* begin Data segment *
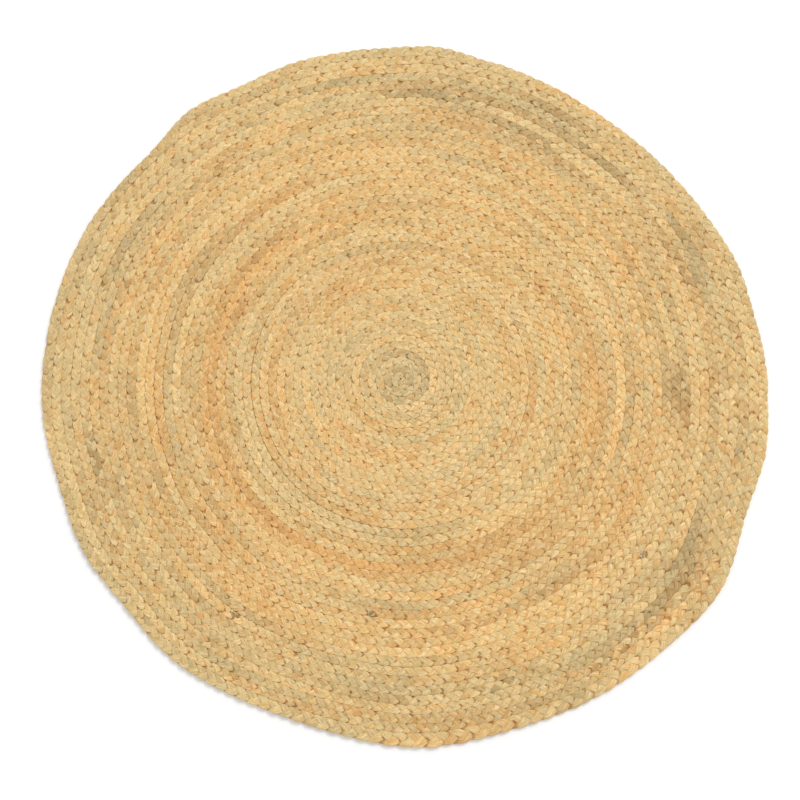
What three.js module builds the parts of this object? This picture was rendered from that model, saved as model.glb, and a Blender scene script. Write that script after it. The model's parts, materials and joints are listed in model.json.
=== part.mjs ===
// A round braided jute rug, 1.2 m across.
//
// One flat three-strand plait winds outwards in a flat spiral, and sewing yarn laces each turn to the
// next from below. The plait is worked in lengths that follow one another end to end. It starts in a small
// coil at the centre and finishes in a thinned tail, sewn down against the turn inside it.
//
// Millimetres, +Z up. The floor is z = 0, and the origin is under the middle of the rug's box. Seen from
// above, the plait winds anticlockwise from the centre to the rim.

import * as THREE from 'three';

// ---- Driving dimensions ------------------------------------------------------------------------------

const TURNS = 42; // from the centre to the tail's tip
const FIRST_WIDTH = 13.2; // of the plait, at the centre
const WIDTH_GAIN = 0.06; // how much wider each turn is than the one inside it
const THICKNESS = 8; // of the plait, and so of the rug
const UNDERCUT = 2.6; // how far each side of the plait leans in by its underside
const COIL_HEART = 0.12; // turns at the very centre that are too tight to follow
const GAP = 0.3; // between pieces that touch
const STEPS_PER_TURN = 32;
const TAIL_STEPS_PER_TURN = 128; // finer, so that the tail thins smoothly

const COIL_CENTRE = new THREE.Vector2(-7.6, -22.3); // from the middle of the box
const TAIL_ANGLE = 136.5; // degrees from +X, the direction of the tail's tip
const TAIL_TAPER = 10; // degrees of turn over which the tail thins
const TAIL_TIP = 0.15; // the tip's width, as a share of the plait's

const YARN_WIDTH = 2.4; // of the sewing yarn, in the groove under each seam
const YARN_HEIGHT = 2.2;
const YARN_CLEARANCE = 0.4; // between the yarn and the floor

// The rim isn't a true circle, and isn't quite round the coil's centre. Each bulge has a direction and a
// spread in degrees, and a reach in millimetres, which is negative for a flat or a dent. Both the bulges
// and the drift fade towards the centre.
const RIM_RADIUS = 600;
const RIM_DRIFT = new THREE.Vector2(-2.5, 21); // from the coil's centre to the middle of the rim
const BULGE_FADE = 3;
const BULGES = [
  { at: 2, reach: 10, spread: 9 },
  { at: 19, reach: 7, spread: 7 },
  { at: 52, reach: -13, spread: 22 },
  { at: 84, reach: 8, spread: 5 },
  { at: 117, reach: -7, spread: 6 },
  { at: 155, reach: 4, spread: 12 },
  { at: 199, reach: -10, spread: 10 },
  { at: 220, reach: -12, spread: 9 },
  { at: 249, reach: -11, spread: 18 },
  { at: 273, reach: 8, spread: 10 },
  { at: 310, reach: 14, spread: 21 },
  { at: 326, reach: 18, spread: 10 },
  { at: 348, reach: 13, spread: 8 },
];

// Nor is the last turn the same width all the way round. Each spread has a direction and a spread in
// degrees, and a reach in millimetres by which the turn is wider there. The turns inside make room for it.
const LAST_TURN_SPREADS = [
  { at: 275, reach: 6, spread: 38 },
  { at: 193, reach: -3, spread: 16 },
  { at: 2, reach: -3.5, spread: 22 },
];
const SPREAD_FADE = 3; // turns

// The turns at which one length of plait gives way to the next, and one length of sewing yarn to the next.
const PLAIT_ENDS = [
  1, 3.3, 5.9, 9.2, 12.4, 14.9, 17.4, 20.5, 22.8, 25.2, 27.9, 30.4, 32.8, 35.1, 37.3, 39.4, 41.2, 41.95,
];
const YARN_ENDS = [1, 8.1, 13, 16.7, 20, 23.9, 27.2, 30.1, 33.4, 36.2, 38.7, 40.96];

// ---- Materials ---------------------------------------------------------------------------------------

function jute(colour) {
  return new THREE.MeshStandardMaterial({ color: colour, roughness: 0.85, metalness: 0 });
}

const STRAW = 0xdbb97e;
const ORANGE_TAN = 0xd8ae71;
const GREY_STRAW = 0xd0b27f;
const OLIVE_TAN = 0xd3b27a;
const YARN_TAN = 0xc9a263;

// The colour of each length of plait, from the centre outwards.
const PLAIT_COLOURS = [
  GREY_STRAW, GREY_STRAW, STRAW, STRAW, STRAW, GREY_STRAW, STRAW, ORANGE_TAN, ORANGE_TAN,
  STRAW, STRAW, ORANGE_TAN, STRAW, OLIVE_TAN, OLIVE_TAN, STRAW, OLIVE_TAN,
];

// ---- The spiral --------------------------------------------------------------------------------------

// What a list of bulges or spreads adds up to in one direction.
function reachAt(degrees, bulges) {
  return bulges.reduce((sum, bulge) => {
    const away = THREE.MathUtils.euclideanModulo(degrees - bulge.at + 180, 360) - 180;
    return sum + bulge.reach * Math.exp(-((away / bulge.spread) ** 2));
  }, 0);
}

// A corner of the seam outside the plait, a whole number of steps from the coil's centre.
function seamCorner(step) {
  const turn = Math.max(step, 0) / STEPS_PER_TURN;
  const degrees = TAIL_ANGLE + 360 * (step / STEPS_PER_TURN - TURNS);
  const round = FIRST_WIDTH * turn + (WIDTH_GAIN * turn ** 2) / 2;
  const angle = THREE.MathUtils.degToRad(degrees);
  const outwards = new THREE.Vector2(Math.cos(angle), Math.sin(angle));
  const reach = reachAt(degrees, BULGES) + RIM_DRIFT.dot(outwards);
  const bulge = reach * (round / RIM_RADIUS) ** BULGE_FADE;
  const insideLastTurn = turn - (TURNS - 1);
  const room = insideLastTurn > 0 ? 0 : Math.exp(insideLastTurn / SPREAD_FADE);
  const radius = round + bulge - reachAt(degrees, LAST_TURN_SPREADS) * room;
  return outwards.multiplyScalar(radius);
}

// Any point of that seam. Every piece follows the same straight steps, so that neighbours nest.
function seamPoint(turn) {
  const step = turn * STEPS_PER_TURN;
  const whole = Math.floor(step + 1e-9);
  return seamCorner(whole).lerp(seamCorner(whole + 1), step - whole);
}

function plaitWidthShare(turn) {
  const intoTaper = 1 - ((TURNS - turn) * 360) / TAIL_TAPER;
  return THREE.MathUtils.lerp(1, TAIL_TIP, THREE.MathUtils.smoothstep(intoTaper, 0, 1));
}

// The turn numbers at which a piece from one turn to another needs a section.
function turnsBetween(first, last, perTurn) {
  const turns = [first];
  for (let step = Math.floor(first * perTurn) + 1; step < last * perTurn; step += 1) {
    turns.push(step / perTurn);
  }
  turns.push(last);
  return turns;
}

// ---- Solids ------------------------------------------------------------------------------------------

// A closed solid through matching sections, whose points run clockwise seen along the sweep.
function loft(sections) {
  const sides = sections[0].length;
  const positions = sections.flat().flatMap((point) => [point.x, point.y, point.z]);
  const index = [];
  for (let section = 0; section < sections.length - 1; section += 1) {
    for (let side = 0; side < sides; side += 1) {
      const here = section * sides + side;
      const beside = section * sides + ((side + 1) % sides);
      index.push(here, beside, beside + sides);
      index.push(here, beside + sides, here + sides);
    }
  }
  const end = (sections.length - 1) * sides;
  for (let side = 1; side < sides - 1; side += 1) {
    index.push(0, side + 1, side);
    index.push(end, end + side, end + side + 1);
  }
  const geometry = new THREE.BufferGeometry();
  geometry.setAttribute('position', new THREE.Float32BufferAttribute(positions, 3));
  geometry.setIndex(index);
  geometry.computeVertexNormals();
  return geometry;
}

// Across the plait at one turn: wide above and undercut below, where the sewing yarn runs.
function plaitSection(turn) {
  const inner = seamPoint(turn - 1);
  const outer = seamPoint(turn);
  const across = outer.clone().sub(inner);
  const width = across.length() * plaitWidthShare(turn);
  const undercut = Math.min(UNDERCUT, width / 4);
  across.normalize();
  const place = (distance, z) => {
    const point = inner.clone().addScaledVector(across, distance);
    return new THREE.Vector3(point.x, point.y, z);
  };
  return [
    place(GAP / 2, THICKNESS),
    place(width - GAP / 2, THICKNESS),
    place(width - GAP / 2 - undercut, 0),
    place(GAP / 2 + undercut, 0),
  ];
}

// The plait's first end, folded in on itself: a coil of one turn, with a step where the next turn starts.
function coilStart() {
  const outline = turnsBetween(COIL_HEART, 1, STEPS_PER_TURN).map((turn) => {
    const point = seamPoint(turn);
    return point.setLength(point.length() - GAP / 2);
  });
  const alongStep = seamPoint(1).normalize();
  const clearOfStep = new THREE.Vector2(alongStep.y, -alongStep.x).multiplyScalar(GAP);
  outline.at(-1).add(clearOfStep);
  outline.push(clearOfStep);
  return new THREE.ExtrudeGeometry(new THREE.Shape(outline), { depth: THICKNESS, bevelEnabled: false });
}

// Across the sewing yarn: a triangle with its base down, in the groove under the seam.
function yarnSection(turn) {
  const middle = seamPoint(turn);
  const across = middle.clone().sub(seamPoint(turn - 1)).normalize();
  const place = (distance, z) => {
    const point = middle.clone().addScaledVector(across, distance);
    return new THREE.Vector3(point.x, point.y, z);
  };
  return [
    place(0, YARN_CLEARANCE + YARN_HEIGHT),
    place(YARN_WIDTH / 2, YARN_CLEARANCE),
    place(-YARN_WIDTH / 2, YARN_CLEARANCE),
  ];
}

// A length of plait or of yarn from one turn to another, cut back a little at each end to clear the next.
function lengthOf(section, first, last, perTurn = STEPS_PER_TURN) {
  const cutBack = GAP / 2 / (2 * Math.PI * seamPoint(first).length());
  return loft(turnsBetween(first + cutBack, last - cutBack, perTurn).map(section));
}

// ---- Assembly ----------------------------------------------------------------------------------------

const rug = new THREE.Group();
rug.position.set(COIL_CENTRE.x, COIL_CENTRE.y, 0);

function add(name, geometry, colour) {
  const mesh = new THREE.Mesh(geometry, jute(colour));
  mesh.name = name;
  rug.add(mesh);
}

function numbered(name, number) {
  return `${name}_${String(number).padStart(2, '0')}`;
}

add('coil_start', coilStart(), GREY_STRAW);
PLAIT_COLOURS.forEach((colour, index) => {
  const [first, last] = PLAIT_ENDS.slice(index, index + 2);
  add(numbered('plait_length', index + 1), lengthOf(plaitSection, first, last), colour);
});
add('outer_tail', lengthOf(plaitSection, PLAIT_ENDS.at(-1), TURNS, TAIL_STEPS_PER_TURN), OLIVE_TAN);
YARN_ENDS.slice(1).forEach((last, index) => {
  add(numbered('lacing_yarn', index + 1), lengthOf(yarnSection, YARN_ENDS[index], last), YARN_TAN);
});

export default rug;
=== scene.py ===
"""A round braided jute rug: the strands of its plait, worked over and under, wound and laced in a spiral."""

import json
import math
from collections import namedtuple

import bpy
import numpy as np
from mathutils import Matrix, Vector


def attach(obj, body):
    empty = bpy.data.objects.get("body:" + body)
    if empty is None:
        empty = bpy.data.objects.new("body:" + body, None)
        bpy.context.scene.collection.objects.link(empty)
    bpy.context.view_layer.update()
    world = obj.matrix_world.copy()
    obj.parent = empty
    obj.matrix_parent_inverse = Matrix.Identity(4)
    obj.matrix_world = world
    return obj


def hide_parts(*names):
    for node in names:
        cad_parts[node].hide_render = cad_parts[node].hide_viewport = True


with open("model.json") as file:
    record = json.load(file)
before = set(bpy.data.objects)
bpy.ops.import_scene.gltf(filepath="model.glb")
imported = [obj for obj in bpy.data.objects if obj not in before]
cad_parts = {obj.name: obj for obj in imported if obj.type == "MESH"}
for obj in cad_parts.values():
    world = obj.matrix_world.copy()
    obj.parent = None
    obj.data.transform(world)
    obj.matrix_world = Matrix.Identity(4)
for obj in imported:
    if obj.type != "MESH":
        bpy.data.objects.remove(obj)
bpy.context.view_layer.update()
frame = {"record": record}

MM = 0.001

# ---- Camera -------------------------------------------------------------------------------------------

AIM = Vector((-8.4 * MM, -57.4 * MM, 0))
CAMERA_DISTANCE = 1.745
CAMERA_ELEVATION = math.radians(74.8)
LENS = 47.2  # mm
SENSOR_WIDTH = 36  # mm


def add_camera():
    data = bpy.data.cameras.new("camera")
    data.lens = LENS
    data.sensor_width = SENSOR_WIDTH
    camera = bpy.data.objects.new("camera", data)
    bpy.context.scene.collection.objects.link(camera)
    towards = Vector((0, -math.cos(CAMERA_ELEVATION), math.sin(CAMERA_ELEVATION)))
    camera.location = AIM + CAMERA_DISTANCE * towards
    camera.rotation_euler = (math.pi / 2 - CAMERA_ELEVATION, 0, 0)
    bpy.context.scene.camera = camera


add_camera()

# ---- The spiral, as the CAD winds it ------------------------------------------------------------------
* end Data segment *
Exercise details =>
Print exactly the run of lines that starts at the line with "add('coil_start', coilStart(), GREY_STRAW);" and ends at the line with "cad_parts[node].hide_render = cad_parts[node].hide_viewport". Leave out every other line.

Solution to this task =>
add('coil_start', coilStart(), GREY_STRAW);
PLAIT_COLOURS.forEach((colour, index) => {
  const [first, last] = PLAIT_ENDS.slice(index, index + 2);
  add(numbered('plait_length', index + 1), lengthOf(plaitSection, first, last), colour);
});
add('outer_tail', lengthOf(plaitSection, PLAIT_ENDS.at(-1), TURNS, TAIL_STEPS_PER_TURN), OLIVE_TAN);
YARN_ENDS.slice(1).forEach((last, index) => {
  add(numbered('lacing_yarn', index + 1), lengthOf(yarnSection, YARN_ENDS[index], last), YARN_TAN);
});

export default rug;
=== scene.py ===
"""A round braided jute rug: the strands of its plait, worked over and under, wound and laced in a spiral."""

import json
import math
from collections import namedtuple

import bpy
import numpy as np
from mathutils import Matrix, Vector


def attach(obj, body):
    empty = bpy.data.objects.get("body:" + body)
    if empty is None:
        empty = bpy.data.objects.new("body:" + body, None)
        bpy.context.scene.collection.objects.link(empty)
    bpy.context.view_layer.update()
    world = obj.matrix_world.copy()
    obj.parent = empty
    obj.matrix_parent_inverse = Matrix.Identity(4)
    obj.matrix_world = world
    return obj


def hide_parts(*names):
    for node in names:
        cad_parts[node].hide_render = cad_parts[node].hide_viewport = True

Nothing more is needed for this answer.